Robust instruction adherence, even with complex prompts.
Sub‑second inference latency on H800 enterprise GPUs and compatibility with 16GB VRAM devices.
Open‑weight availability under the Apache 2.0 license.

Official showcase images

The images below are official showcase outputs from the Z-Image-Turbo model card. They demonstrate a mix of photorealism, typography, and editing‑style transformations. While the original prompts are not published, these examples show the types of outputs that Z-Image‑Turbo is designed to deliver.

Z-Image-Turbo official photorealistic showcase — Photorealistic showcase grid from the official Z-Image-Turbo model card.

Z-Image-Turbo official rendering and typography showcase — Typography and design showcase from the official model card, highlighting bilingual text rendering.

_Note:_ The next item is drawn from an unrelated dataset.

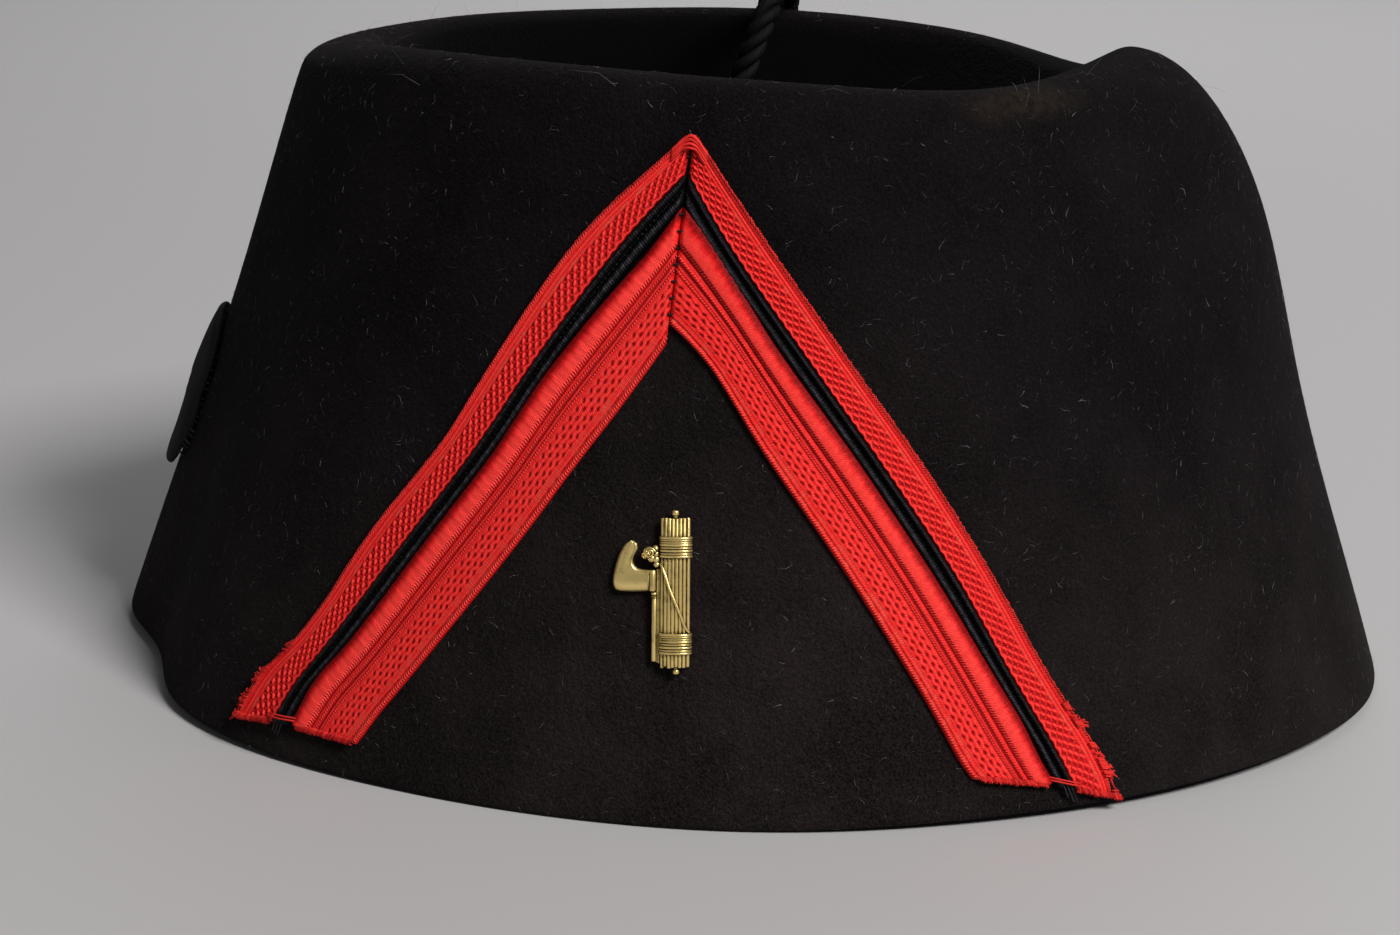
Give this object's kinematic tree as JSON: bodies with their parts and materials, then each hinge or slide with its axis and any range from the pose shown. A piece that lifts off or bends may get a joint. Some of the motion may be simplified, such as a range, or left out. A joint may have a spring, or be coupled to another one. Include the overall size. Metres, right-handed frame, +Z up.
{
  "type": "fez",
  "caption": "Stiff black felt fez with a pushed-in crown, a chevron of red laces and black braid and a brass pin on its left, a front patch and a cord ending in a tassel.",
  "frame": {"origin": "on the resting plane, under the middle of the hem's box", "axes": "+Z up, -Y towards the wearer's front, +X towards the wearer's left, where the chevron is"},
  "size_m": [0.1943, 0.208, 0.1107],
  "materials": {
    "black_felt": "dense wool felt with short pale lint and a little rust-brown fading at the back fold",
    "patch_cloth": "matt black cloth",
    "red_lace": "woven lace with ribs, basket weave and a satin roll",
    "black_braid": "two-ridged soutache braid",
    "black_cord": "twisted silk cord and strands",
    "brass": "stamped and polished, darker in its grooves"
  },
  "bodies": {
    "root": {"crown": "black_felt", "crown_stem": "black_felt", "front_patch": "patch_cloth", "narrow_lace": "red_lace", "black_braid": "black_braid", "wide_lace": "red_lace", "badge": "brass", "badge_post": "brass", "cord": "black_cord", "tassel_knot": "black_cord", "tassel_fringe": "black_cord"}
  },
  "joints": []
}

Z-Image-Turbo official editing showcase — Editing‑style transformations from the official Z-Image-Turbo showcase.

Parameter chart (official specs)

Parameter	Official value
Model family	Z-Image
Parameters	6B
Turbo steps	8 NFEs
Latency target	Sub‑second on H800
VRAM target	Fits in 16GB
Architecture	S3‑DiT (Scalable Single‑Stream DiT)
Text rendering	Bilingual (English & Chinese)
License	Apache 2.0

How Z-Image-Turbo compares to the rest of the Z-Image family

The official Z-Image repository describes four main checkpoints. Z-Image-Turbo is the distilled speed model; Z-Image is the high‑quality base model; Z-Image-Omni-Base is a generation+editing foundation checkpoint; and Z-Image-Edit is a dedicated editing model. Understanding these variants is key to choosing the right model for your workload.

Model	Best for	Notes
Z-Image-Turbo	Fast, low‑latency generation	Distilled model with 8 NFEs and sub‑second latency.
Z-Image	Highest quality base generation	Designed for rich aesthetics, diversity, and fine‑tuning.
Z-Image-Omni-Base	Open foundation for gen + edit	Raw checkpoint for community fine‑tuning and customization.
Z-Image-Edit	Image editing workflows	Fine‑tuned for natural language image edits.

Prompting guidance (based on official usage patterns)

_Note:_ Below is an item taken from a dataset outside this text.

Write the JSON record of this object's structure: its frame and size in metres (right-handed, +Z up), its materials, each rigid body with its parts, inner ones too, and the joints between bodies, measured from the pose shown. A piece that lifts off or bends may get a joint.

The official quick‑start example for Z-Image‑Turbo uses 8‑step inference and guidance scale 0.0. This suggests that the Turbo variant is designed to work without traditional classifier‑free guidance, relying instead on the distilled model’s internal alignment. In practice, prompts should be concise, descriptive, and structured.

A good prompt structure starts with subject and environment, then adds details like lighting, materials, and camera framing. For bilingual text rendering, keep the text short and specify language explicitly. For example, you might request “a clean poster with Chinese and English headings, centered, using a bold sans serif font.” This aligns with the model’s documented strength in bilingual text rendering.

If you need more control over style, consider using the base Z-Image model, which supports stronger guidance and negative prompting. But for speed‑critical pipelines — such as real‑time creative testing or rapid iteration — Z-Image-Turbo is the right choice.

Practical use cases for Z-Image-Turbo

Z-Image-Turbo is best suited to scenarios where speed and responsiveness matter. It works well for rapid visual ideation, product mockup exploration, and real‑time creative testing. Because it can generate high‑quality outputs in just a handful of steps, it is also well matched to workflows that require large volumes of images, such as e‑commerce catalogs or marketing variation testing.

The bilingual text rendering capability makes it a strong candidate for generating posters, signage, and localized promotional assets in English and Chinese. When you need to iterate on multiple versions of a headline or label, the low latency can significantly reduce turnaround time.

Performance and hardware considerations

Official documentation notes that Z-Image-Turbo can run in sub‑second latency on H800 GPUs and is designed to fit within 16GB VRAM devices. This makes it unusually practical for local or edge‑adjacent deployment compared to many other 6B‑parameter models. For teams building latency‑sensitive applications, this hardware profile is a major advantage.

Even with the lightweight footprint, output quality remains competitive. The Turbo model is explicitly described as matching or surpassing leading competitors with only 8 NFEs. That efficiency is the core selling point: it compresses the generation pipeline without heavily sacrificing quality.

For latency‑critical applications, this balance of quality and speed is often the deciding factor when selecting the Turbo variant over the base model.

Limitations and practical cautions

Like all generative image models, Z-Image-Turbo has limitations. Very small text can become distorted, and extremely complex layouts may require multiple attempts. The Turbo distillation prioritizes speed, which means that some fine‑grained details may be less consistent than in slower, higher‑quality models.

For production workflows, you should plan for prompt iteration and visual review. When you need strict compliance with branding or typography, consider using a smaller set of prompt templates and validating outputs before publication.

FAQ

Is Z-Image-Turbo open‑source?

Yes. The official model card lists Z-Image-Turbo under the Apache 2.0 license.

What makes Z-Image-Turbo fast?

It is a distilled version of Z-Image that can generate images with only 8 NFEs and is optimized for sub‑second latency on H800 GPUs.

Does Z-Image-Turbo support text rendering?

Yes. Official documentation highlights bilingual text rendering in English and Chinese.

How does it differ from Z-Image?

Z-Image is the high‑quality base model with broader controllability, while Z-Image-Turbo is optimized for speed and low‑latency generation.